# What is BOSS?



## RedTartan (May 2, 2006)

I was at the feedstore and asked about BOSS because everyone here seems to love it. Diane (the woman that runs the feedstore) had never heard of it and wants me to get more info. Is BOSS the brand name? What kind of feed supplement is it? Got a link?

Thanks.


----------



## jil101ca (Jul 2, 2007)

BOSS = Black Oil Sunflower Seeds. Lady at feed store should have known that


----------



## bcadybug (Jul 2, 2009)

Black Oil Sunflower Seeds


----------



## RedTartan (May 2, 2006)

Oh geez! Really? I know she has that, I just got some of that last week for my MIL's birds. I think it's a regional thing to call them BOSS. She's been running the feedstore all her life and her father before her.


----------



## Helena (May 10, 2002)

What is the benefit to to feeding them to goats..Have had goats for 30 years and never heard of this..sounds like a tasty idea...


----------



## ozark_jewels (Oct 7, 2005)

They are a good source of fiber, fat and high in selenium. And goats love em. It should be a small part of their diet though. I add about 1/4 cup to each does milkstand grain.


----------



## wintrrwolf (Sep 29, 2009)

yes good source of thiamine(B1) as well (i just read in a goat book). Got a 10# bag from feed store mixed 1/4 of BOSS with the goat chow. I did notice there were several different kinds of sunflower seeds in the bird section but not the black oil sunflower seeds that was up front nearer the goat section.

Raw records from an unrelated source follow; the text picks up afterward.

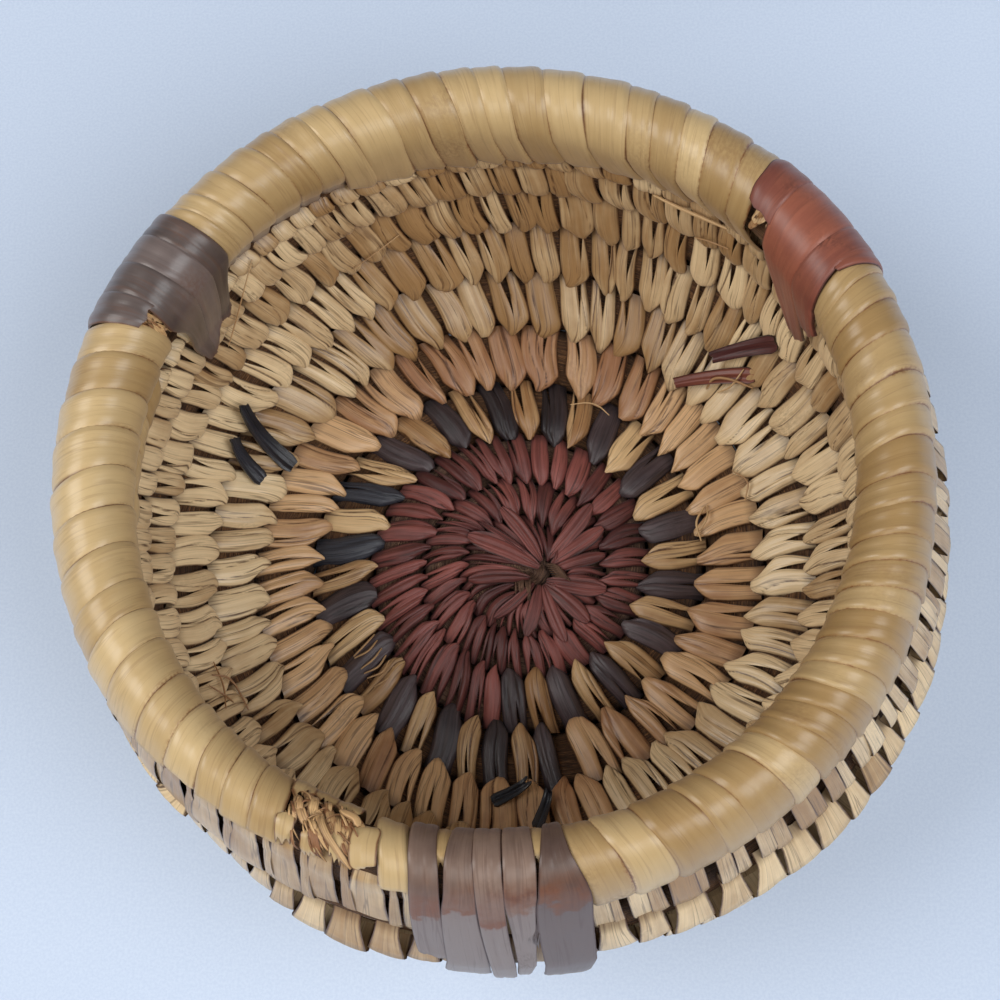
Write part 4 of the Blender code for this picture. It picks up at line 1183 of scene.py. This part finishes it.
def shreds(b, count, arounds, angles, run, veer, width, lift, rng):
    """Flat torn fibres lying mostly one way over a bare place of the rim."""
    for _ in range(count):
        start, place = rng.uniform(*arounds), rng.uniform(*angles)
        length, turn = rng.uniform(*run), rng.uniform(*veer)
        size = rng.uniform(*width)
        up = rng.uniform(*lift)
        lifts = [-0.3, up, up + rng.uniform(-0.2, 0.25), rng.uniform(-0.3, 0.1)]
        steps = [(start - length * f, place + turn * f, h) for f, h in zip((0, 0.33, 0.66, 1), lifts)]
        ribbon(b, steps, size, rng, rng.random(), taper=(0.5, 0.25), curl=0.08, thick=0.15, jag=size * 0.7)


rng = random.Random(21)
band_strip("red_strip_1", (29.2, 28.4, 25.8, 24.6, 23.4), (33.9, 32.7, 31.9, 31.0, 30.2),
           (-9.0, -5.5, -3.0, -1.2), -1, rng, brick_mat, "brick_leaf", 0.4, loose=True)
band_strip("red_strip_1_edge", (26.4, 28.0, 28.0, 28.0, 28.0), (30.3, 29.4, 28.8, 28.8, 28.8),
           (-1.5, 0.5), -1, rng, brick_mat, "brick_leaf", 0.45, ("red_strip_1",), 88.0, raised=-0.5)
band_strip("red_strips_2_and_3", (33.7, 32.6, 31.6, 30.9, 32.2), (42.2, 41.1, 39.5, 38.0, 36.4),
           (11.5, 14.5, 14.0, 11.5), -1, rng, brick_mat, "brick_leaf", 0.54,
           ("red_strip_2", "red_strip_3"), loose=True)
band_strip("red_strip_4", (42.0, 41.0, 39.5, 40.0, 40.0), (47.0, 45.9, 44.0, 44.0, 44.0),
           (1.6, 0.2, 0.0, -1.2), -1, rng, brick_mat, "brick_leaf", 0.38, None, 113.0)
b = Build()
shreds(b, 12, (112, 150), (39.6, 43.2), (24, 40), (-0.4, 0.4), (0.9, 2.0), (-0.9, -0.5), rng)
b.make("red_strip_4_core", stem_mat, ("red_strip_4",), "rim_leaf")
band_strip("grey_strip_1", (142.6, 141.5, 140.3, 142.4, 142.6), (146.8, 145.4, 144.8, 145.0, 145.3),
           (5.0, 7.5, 7.5, 6.4), -1, rng, grey_mat, "grey_leaf", 0.3)
band_strip("grey_strip_2", (146.6, 145.4, 144.6, 144.8, 145.6), (151.4, 150.3, 149.6, 149.4, 149.8),
           (6.5, 8.5, 11.5, 12.2), -1, rng, grey_mat, "grey_leaf", 0.6)
band_strip("grey_strip_3", (151.2, 150.1, 149.4, 149.2, 149.5), (156.2, 155.2, 155.9, 152.7, 151.8),
           (12.2, 12.3, 11.6, 8.0), -1, rng, grey_mat, "grey_leaf", 0.4)
band_strip("grey_strip_4", (156.0, 155.1, 155.0, 155.0, 155.0), (160.2, 159.2, 158.0, 158.0, 158.0),
           (0.8, -1.0, 0.6, -1.5), -1, rng, grey_mat, "grey_leaf", 0.5, None, 106.0)
b = Build()
shreds(b, 22, (118, 158), (155.2, 158.2), (16, 40), (-0.8, 0.8), (0.3, 1.1), (-1.0, 0.1), rng)
b.make("grey_strip_4_fibres", torn_mat, ("grey_strip_4",), "rim_leaf")
# Edges, reach of the torn tip, tone, how far it stands off, and how high the dip in dye reaches.
FRONT_STRIPS = [
    ((258.6, 260.1, 260.9, 260.6, 260.2), (262.2, 263.9, 264.6, 264.2, 263.2),
     (1.5, 2.0, 3.4, 4.6), 0.5, 1.4, 0.5),
    ((266.0, 265.2, 265.0, 264.0, 262.4), (268.4, 268.7, 268.9, 268.6, 267.8),
     (11.6, 12.4, 13.2, 13.4), 0.55, 2.0, 0.0),
    ((268.5, 268.8, 269.0, 268.8, 268.3), (272.4, 272.5, 272.4, 271.9, 270.9),
     (13.2, 14.6, 14.0, 12.6), 0.7, 2.6, 3.2),
    ((272.7, 272.7, 272.7, 272.4, 271.3), (275.8, 276.9, 276.6, 275.1, 272.9),
     (12.2, 12.8, 12.4, 11.4), 0.75, 2.0, -0.4),
    ((279.4, 278.0, 276.8, 275.6, 274.1), (280.6, 281.8, 283.2, 282.2, 279.6),
     (14.2, 14.6, 13.8, 12.4), 0.22, 2.4, -1.0),
]
for i, (low, high, ends, tone, stand, soaked) in enumerate(FRONT_STRIPS):
    band_strip("front_strip_%d" % (i + 1), low, high, ends, 1, rng, front_mat, "grey_leaf", tone,
               stand=stand, lap=0.12, tuck=0.45, soaked=soaked)
b = Build()
for k in range(8):
    a = 275.0 + 0.19 * k
    path = [(10.0, a + 0.8, 0.0), (-8.0, a + 0.6, 0.7), (-22.0, a + 0.3, 2.2),
            (-36.0, a + rng.uniform(-0.3, 0.3), 4.4), (-52.0, a - 0.4 + rng.uniform(-0.5, 0.5), 7.4)]
    ribbon(b, path, rng.uniform(0.25, 0.5), rng, rng.uniform(0.0, 0.3), curl=0.05)
b.make("front_strip_4_fibres", front_mat, ("front_strip_4",), "grey_leaf")
# Bits of undyed leaf that show on the rim between the front strips.
for number, path, width, taper, jag in (
        (1, [(170, 264.2, 0.2), (118, 264.4, 0.35), (104, 264.6, 0.4), (92, 264.7, 0.35),
             (80, 264.8, -0.6)], 4.6, (0.9, 0.5), 0.8),
        (4, [(170, 277.0, 0.2), (118, 277.3, 0.4), (104, 277.5, 0.45), (94, 277.6, 0.3),
             (84, 277.6, -0.6)], 5.4, (0.9, 0.4), 1.2)):
    b = Build()
    ribbon(b, path, width, rng, 0.4, taper=taper, jag=jag)
    name = "front_strip_%d" % number
    b.make(name + "_rest", rim_mat, (name,), "rim_leaf")


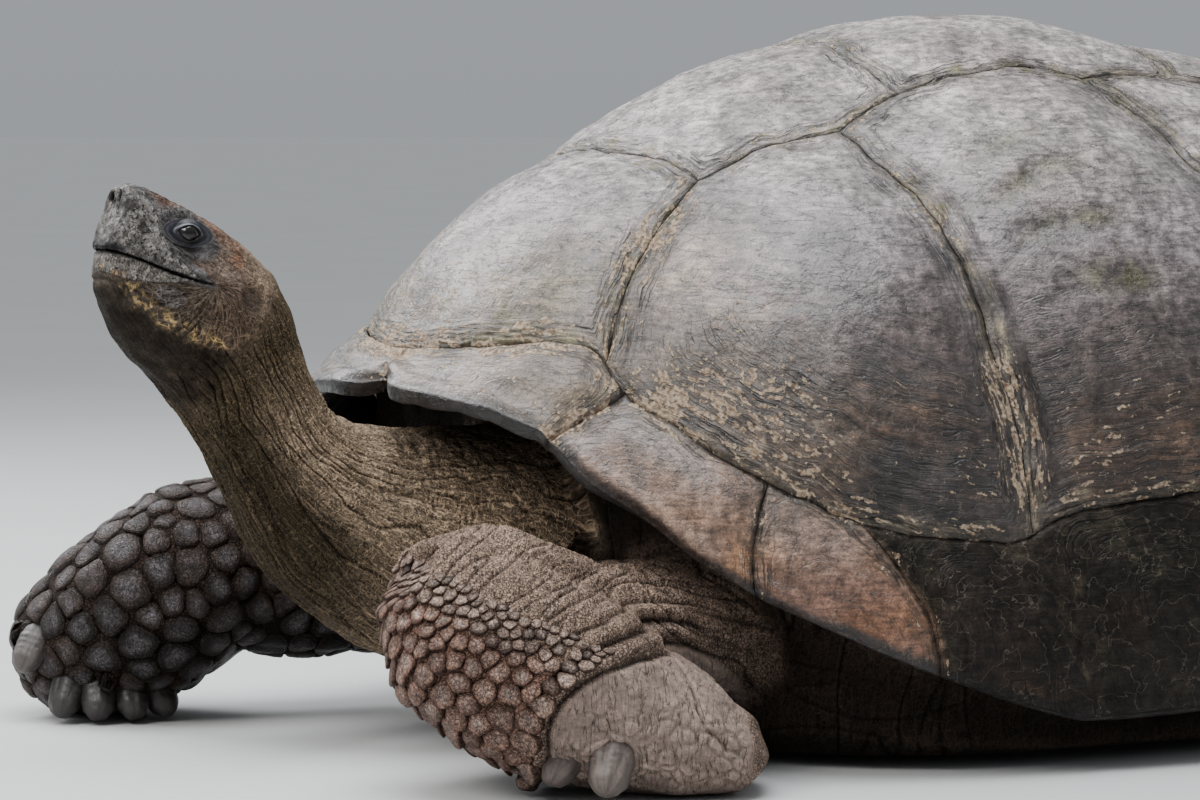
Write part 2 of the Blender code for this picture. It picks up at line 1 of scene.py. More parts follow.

Oh here is something I found for you to explain more the purpose of BOSS
Healthy goats manufacture their own B vitamins daily in the bacterial flora of the rumen. This is necessary because B vitamins are water soluble. The goat uses what it needs each day and excretes the rest from its body. It is important to remember that the goat does not store B vitamins in its body. Two of the B vitamins are particularly important to the goat's health -- Vitamin B 1 (thiamine) and Vitamin B 12.


----------